Our Augie group arrived in Saigon on Saturday. The realization hit me as we were landing that we were finally here. It still seems surreal. On our first day, we visited a Chinese market with our tour guide leading the way. In a way it was nice because the Tet holiday ends on Monday (we were told Tet and the Chinese Lunar New Year are the same thing, but because the Vietnamese and Chinese aren’t getting along, they don’t want to associate the Chinese people with the beloved holiday), so only a fraction of the stores are actually open until then. Each booth was open for a half hour on Saturday, yet we still got a glimpse of the unique food options the Vietnamese hold dear (think dried seahorses and shrimp etc…). Our next stop was the Notre Dame cathedral (in which some of us chose to attend Catholic Mass at on Sunday) and the post office, both of which are examples of French Colonial Architecture. We were all taken to a Vietnamese restaurant on the 12th floor of a nice complex. The Lemongrass Cafe, which overlooked Saigon, was really a treat. We got to practice our new skills with the Vietnamese language (“Cam Un” which I have no idea how to spell, sounds like “come on” but is actually “thank you”. I always feel rude when I say it).
Sunday was a free day. As stated, I went to mass along with about 12 other students. It was a nice four or five block walk from our hotel to the cathedral. Oddly enough, the homily was spoken by a Canadian priest who was wrapping up his tour in Vietnam, so we were able to understand most of what was said. After mass, our professors chose to break us up into three groups of seven for lunch so that we could show our friends some of their favorite restaurants later. I went with Dr. Ericson to a restaurant that is run by a Japanese man and some young adults that he has taken in from the streets. The food was served family style a la the Parthanon in Chicago’s Greek Town. It was a nice opportunity to get to know some people I hadn’t really talked to before.
In the afternoon Rachel B, Neil, Logan, Rachel W and I ventured out to the Vietnamese market. On the walk over, we passed the Continental Hottel (which is where Grahm Green’s The Quiet American takes place. We English majors have been geeking out about this the entire time we’ve been in HCMC). The market was the first opportunity that we had to haggle, which was interesting. I didn’t buy anything but haggled for a pair of sunglasses for Logan (150,000 VND down from 350,000 VND). It was much more crowded than the Chinese market, so the smell of dried fish was overwhelming. After a while, Neal and I got separated from everyone else, so we walked past the dried fish a lot. I had to hold my breath. When we finally met up again, we headed over to a coffee shop we spotted earlier. Let me tell you, looks can be decieving. From the outside, this place looked pretty legit. So when half of us ordered smoothies and the other half ordered iced coffee, we didn’t think twice. It was only after we took our first drink that Rachel W pointed out where the ice came from: a battered cooler in the corner. We nervously laughed as we drank our overpriced smoothies. On our way out we ran into another bad omen when the ice delivery woman drove up. She was carrying a green sack made out of plastic fibers filled with ice, with another on the back of her motorbike. The immediate reaction was to rush home to take some pepto/immodium. Luckily none of us are sick (yet), but we’ll probably listen to Ann’s advice on the ice from now on.
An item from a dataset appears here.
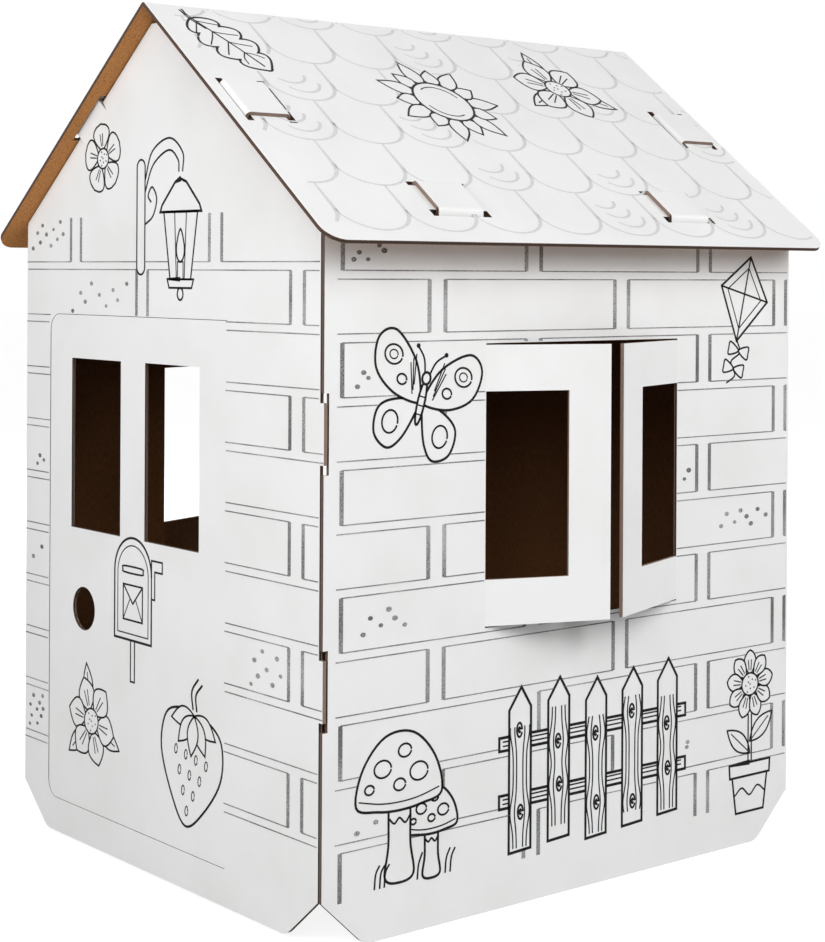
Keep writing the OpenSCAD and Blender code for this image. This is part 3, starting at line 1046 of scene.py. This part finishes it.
camera = {
    "place": (2.21364, -1.78490, 0.79850),
    "yaw": 50.917, "pitch": 0.0, "roll": 0.3,
    "focalPx": 1973.33, "horizonPx": 271.83,
    "highPx": 942, "sensorMm": 36.0,
}

print("camera")
yaw, pitch, roll = (math.radians(camera[k]) for k in ("yaw", "pitch", "roll"))
ahead = Vector((-math.sin(yaw) * math.cos(pitch), math.cos(yaw) * math.cos(pitch), math.sin(pitch)))
sideways = Vector((math.cos(yaw), math.sin(yaw), 0))
upright = sideways.cross(ahead)
axisX = sideways * math.cos(roll) + upright * math.sin(roll)
axisY = upright * math.cos(roll) - sideways * math.sin(roll)
lens = bpy.data.cameras.new("photo_camera")
lens.sensor_width = camera["sensorMm"]
lens.lens = lens.sensor_width * camera["focalPx"] / camera["highPx"]
lens.shift_y = (camera["horizonPx"] - camera["highPx"] / 2) / camera["highPx"]
eye = bpy.data.objects.new("photo_camera", lens)
aimed = Matrix((axisX, axisY, -ahead)).transposed().to_4x4()
eye.matrix_world = Matrix.Translation(camera["place"]) @ aimed
bpy.context.scene.collection.objects.link(eye)
bpy.context.scene.camera = eye


# Pale floor, white surroundings and soft lamps

studio = {
    "floor": "#A9A9A9", "floorSize": 60.0, "floorGlow": 0.86,
    "floorRough": 0.9,
    "world": 0.10,          # what the surroundings light the house with; seen straight on they are white
    "aim": (0, 0, 0.6),
    "lamps": {
        "high": {"place": (3.4, -1.2, 3.8), "size": 2.5, "power": 94.0},
        "corner": {"place": (3.2, -3.2, 2.4), "size": 2.5, "power": 51.0},
        "farSide": {"place": (3.2, 3.4, 2.6), "size": 2.5, "power": 114.0},
        "front": {"place": (0.2, -3.0, 1.7), "size": 1.5, "power": 30.0},
        "nearFront": {"place": (0.9, -2.6, 1.3), "size": 1.2, "power": 14.0},
        "backFill": {"place": (-4.2, 2.2, 2.8), "size": 2.5, "power": 110.0},
    },
}

print("studio")
half = studio["floorSize"] / 2
ground = bpy.data.meshes.new("studio_floor")
floorCorners = [(-half, -half, 0), (half, -half, 0), (half, half, 0), (-half, half, 0)]
ground.from_pydata(floorCorners, [], [(0, 1, 2, 3)])
floor = bpy.data.objects.new("studio_floor", ground)
bpy.context.scene.collection.objects.link(floor)
floorPaint = bpy.data.materials.new("pale_studio_floor")
floorPaint.use_nodes = True
tree = floorPaint.node_tree
shader = tree.nodes["Principled BSDF"]
shader.inputs["Roughness"].default_value = studio["floorRough"]
shader.inputs["Base Color"].default_value = fromHex(studio["floor"])
rays = addNode(tree, "ShaderNodeLightPath")
glow = compute(tree, "MULTIPLY", rays.outputs["Is Camera Ray"], studio["floorGlow"])
shine = addNode(tree, "ShaderNodeEmission", {"Strength": glow})
both = addNode(tree, "ShaderNodeAddShader", {0: shader.outputs[0], 1: shine.outputs[0]})
tree.links.new(both.outputs[0], tree.nodes["Material Output"].inputs["Surface"])
ground.materials.append(floorPaint)

sky = bpy.data.worlds.new("white_surroundings")
sky.use_nodes = True
bpy.context.scene.world = sky
tree = sky.node_tree
seen = addNode(tree, "ShaderNodeLightPath")
direct = compute(tree, "MAXIMUM", seen.outputs["Is Camera Ray"], seen.outputs["Is Glossy Ray"])
direct = compute(tree, "MAXIMUM", direct, seen.outputs["Is Transmission Ray"])
strength = addNode(tree, "ShaderNodeMapRange", {"Value": direct}, To_Min=studio["world"], To_Max=1.0)
tree.links.new(strength.outputs[0], tree.nodes["Background"].inputs["Strength"])
tree.nodes["Background"].inputs["Color"].default_value = (1, 1, 1, 1)

for name, setting in studio["lamps"].items():
    lamp = bpy.data.lights.new(name + "_softbox", "AREA")
    lamp.shape = "SQUARE"
    lamp.size = setting["size"]
    lamp.energy = setting["power"]
    holder = bpy.data.objects.new(name + "_softbox", lamp)
    holder.location = setting["place"]
    aim = Vector(studio["aim"]) - Vector(setting["place"])
    holder.rotation_euler = aim.to_track_quat("-Z", "Y").to_euler()
    bpy.context.scene.collection.objects.link(holder)

bpy.context.scene.view_settings.view_transform = "Standard"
Also, it was Rachel Bruce’s birthday yesterday (she turned 21), so we went out for drinks in one of Saigon’s most exotic bars, The Rex. It’s on the 5th floor of the Rex hotel overlooking one of the main streets in Saigon. The drinks were roughly the equivalent of what we would get in America, but the view is fantastic. We happened to go when there was a live band. About two songs in, the singer noticed we were singing along and gestured for us to go dance. No one else was dancing, so naturally we had to show the crowd how it’s done. By the end of the night, half of the bar was dancing with us, including a couple from Connecticut and a group of 50-something Swedish tourists.
Since I’m having a hard time with the formatting of the photos, the descriptions are:
Our group at the airport in saigon,
Notre Dame Cathedral,
The interior of the post office with a good luck tree,
Two photos of the Chinese market,
A family on a motorbike (kids don’t ware helmets… apparently it’s unsafe?),
Incense at the temple of the water goddess,
A mother and son praying to the goddess.